[Start Given entries]

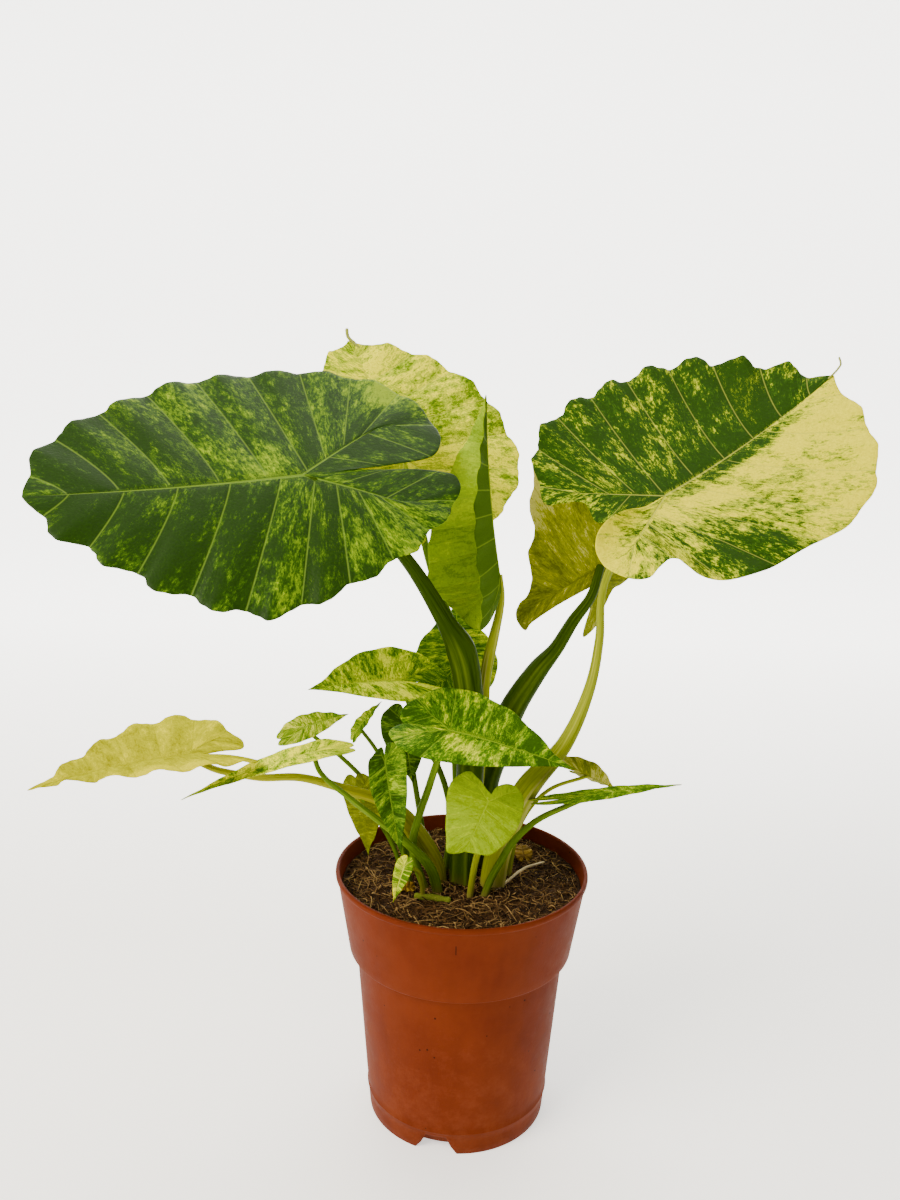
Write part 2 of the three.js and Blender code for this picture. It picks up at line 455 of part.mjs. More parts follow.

[End Given entries]
[Start Given entries]

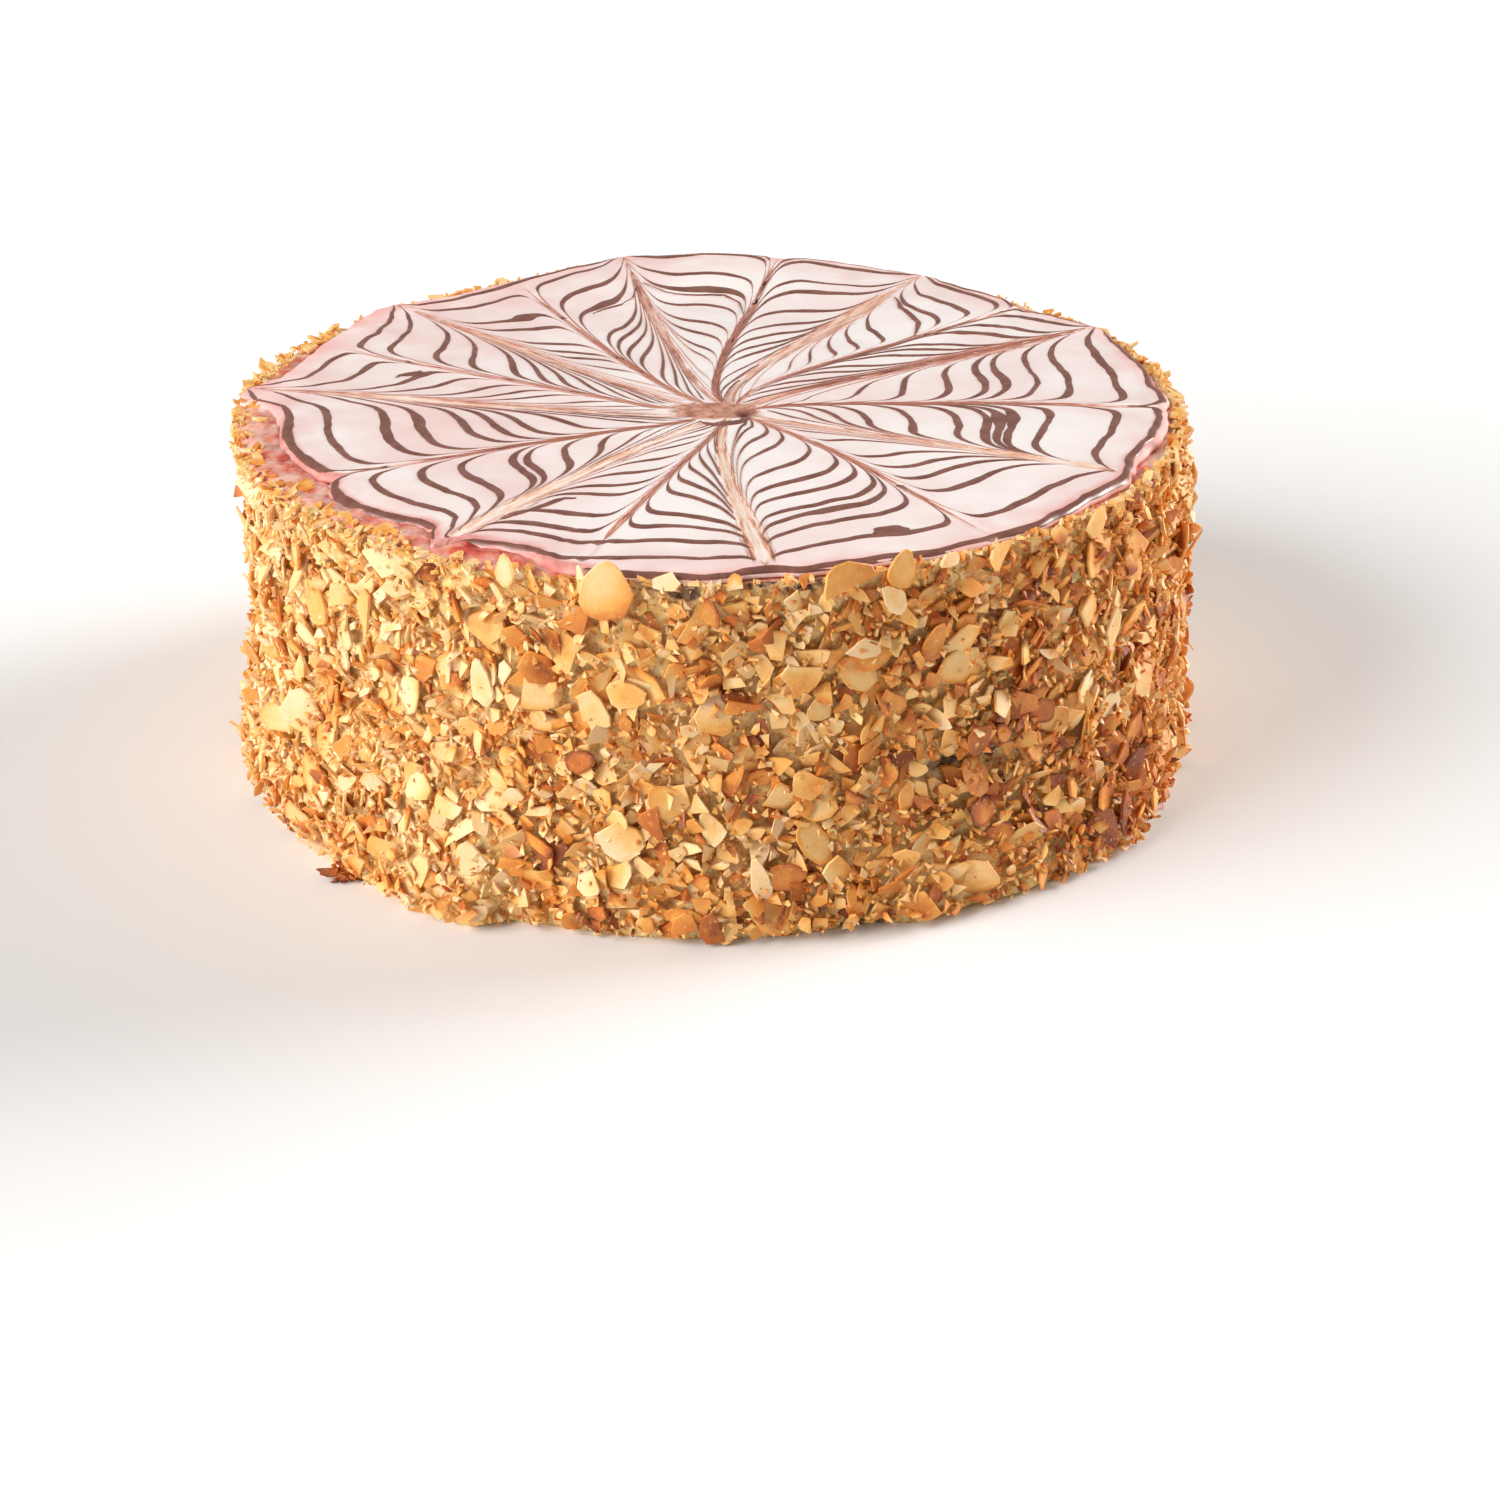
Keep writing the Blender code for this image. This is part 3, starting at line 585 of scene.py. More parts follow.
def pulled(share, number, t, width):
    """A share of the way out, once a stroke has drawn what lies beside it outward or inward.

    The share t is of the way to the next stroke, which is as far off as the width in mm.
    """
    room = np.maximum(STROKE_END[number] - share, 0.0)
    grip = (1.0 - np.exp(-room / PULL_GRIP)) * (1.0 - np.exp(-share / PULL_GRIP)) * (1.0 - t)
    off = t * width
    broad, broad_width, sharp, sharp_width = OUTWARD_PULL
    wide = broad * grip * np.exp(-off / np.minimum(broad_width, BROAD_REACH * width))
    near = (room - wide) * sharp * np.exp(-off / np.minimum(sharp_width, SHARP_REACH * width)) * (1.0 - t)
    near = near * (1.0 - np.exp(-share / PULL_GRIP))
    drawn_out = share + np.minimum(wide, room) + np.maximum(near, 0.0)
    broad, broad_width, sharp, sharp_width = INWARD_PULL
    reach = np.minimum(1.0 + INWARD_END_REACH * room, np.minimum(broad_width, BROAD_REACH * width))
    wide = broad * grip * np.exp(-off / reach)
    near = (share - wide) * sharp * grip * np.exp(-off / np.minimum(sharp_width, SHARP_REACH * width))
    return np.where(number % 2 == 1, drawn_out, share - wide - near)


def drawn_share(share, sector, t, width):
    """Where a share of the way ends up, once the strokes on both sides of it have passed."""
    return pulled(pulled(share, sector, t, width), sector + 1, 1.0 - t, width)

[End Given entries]
[Start Given entries]

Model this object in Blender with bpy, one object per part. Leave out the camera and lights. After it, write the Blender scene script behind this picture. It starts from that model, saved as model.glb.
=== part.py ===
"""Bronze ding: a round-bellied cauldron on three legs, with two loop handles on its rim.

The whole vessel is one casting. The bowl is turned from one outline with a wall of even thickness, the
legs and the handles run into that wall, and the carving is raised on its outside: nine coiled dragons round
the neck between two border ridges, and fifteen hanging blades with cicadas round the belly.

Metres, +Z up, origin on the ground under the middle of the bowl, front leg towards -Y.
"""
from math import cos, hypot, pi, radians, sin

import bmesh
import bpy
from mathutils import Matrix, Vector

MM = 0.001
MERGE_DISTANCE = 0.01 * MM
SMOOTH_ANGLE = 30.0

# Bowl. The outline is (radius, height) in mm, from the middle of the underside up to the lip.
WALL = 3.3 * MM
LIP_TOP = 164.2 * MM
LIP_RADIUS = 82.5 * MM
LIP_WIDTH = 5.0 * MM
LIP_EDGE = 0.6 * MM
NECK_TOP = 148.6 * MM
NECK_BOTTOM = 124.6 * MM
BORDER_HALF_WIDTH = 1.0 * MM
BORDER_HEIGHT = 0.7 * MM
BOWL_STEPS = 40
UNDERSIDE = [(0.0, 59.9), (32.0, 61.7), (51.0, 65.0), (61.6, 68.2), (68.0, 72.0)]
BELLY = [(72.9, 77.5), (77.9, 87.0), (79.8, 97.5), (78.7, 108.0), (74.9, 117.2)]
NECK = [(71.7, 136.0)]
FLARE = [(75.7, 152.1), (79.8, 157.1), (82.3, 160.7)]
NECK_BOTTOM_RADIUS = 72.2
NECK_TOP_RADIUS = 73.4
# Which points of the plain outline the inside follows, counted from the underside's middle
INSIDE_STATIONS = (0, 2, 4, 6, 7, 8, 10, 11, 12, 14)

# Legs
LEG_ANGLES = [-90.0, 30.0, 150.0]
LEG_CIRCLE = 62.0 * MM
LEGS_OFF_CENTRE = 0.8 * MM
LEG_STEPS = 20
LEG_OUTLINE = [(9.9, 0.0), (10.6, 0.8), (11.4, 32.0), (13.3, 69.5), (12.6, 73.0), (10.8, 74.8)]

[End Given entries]

Aim -
Everything from the line containing "Keep writing the" down to the line containing "outward or inward." should be repeated exactly, with both end lines kept and no other lines added.

Written answer -
Keep writing the Blender code for this image. This is part 3, starting at line 585 of scene.py. More parts follow.
def pulled(share, number, t, width):
    """A share of the way out, once a stroke has drawn what lies beside it outward or inward.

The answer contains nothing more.